Gordon’s offense has gotten better but his game is inconsistent to say the least. Just look across the last seven games Gordon as played in. You have games like the one he had Monday against the Rockets where he scored 22 points on 53% shooting and collected 8 boards. However, just three games earlier he put up a stinker where he scored only 10 points on 23% shooting. He works in Orlando because he’s averaging 33.5 minutes per game and tied for third on the team in usage rate. He’s not going to see that workload on any team he gets traded to. Plus he’s coming off a couple of really big games so you might be able to get something nice for him.

Luka Doncic, SG/PF, Dallas Mavericks

I have SO many disclaimers to this entry. First off, DO NOT EVEN THINK ABOUT TRADING LUKA IF YOU PLAY IN A DYNASTY LEAGUE. This message is only for those in redraft leagues. I repeat: ONLY FOR THOSE IN REDRAFT LEAGUES. Disclaimer number two: You’re only trading Luka for a proven fantasy stud, like a top-15 fantasy guy.

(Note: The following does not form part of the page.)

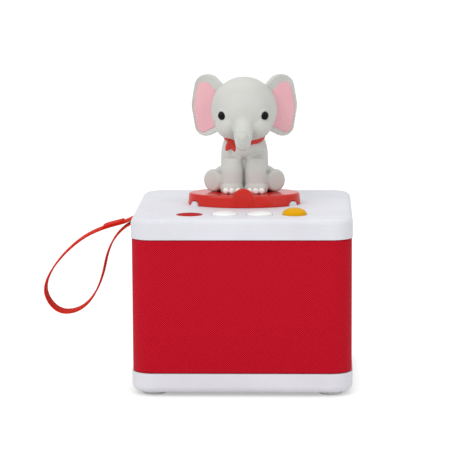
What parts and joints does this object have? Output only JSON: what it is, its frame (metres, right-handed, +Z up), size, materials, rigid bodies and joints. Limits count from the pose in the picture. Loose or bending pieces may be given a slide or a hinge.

The reason to even entertain the notion of trading Luka is because how long the NBA season is. You always hear about a rookie wall and players hitting it because they’re used to playing college basketball which is about 30 games as compared to the 82 that NBA players play. Now Luka didn’t play in the US but even still, last year he played 60 games instead of 82. We’re 43 games into the NBA season and you can start to see Luka getting tired; over the last seven games, his free throw percentage is down—61% compared to 73% on the season—which is often the first sign of a player fatiguing. I’m not saying Luka is going to suddenly start sucking (as a Luka owner myself I certainly hope that won’t be the case) but don’t be surprised if his production falters a little. That being said, Luka is a God and can do no wrong and will break the rookie wall like the plethora of ankles his killer step back has shattered. LONG LIVE LUKA!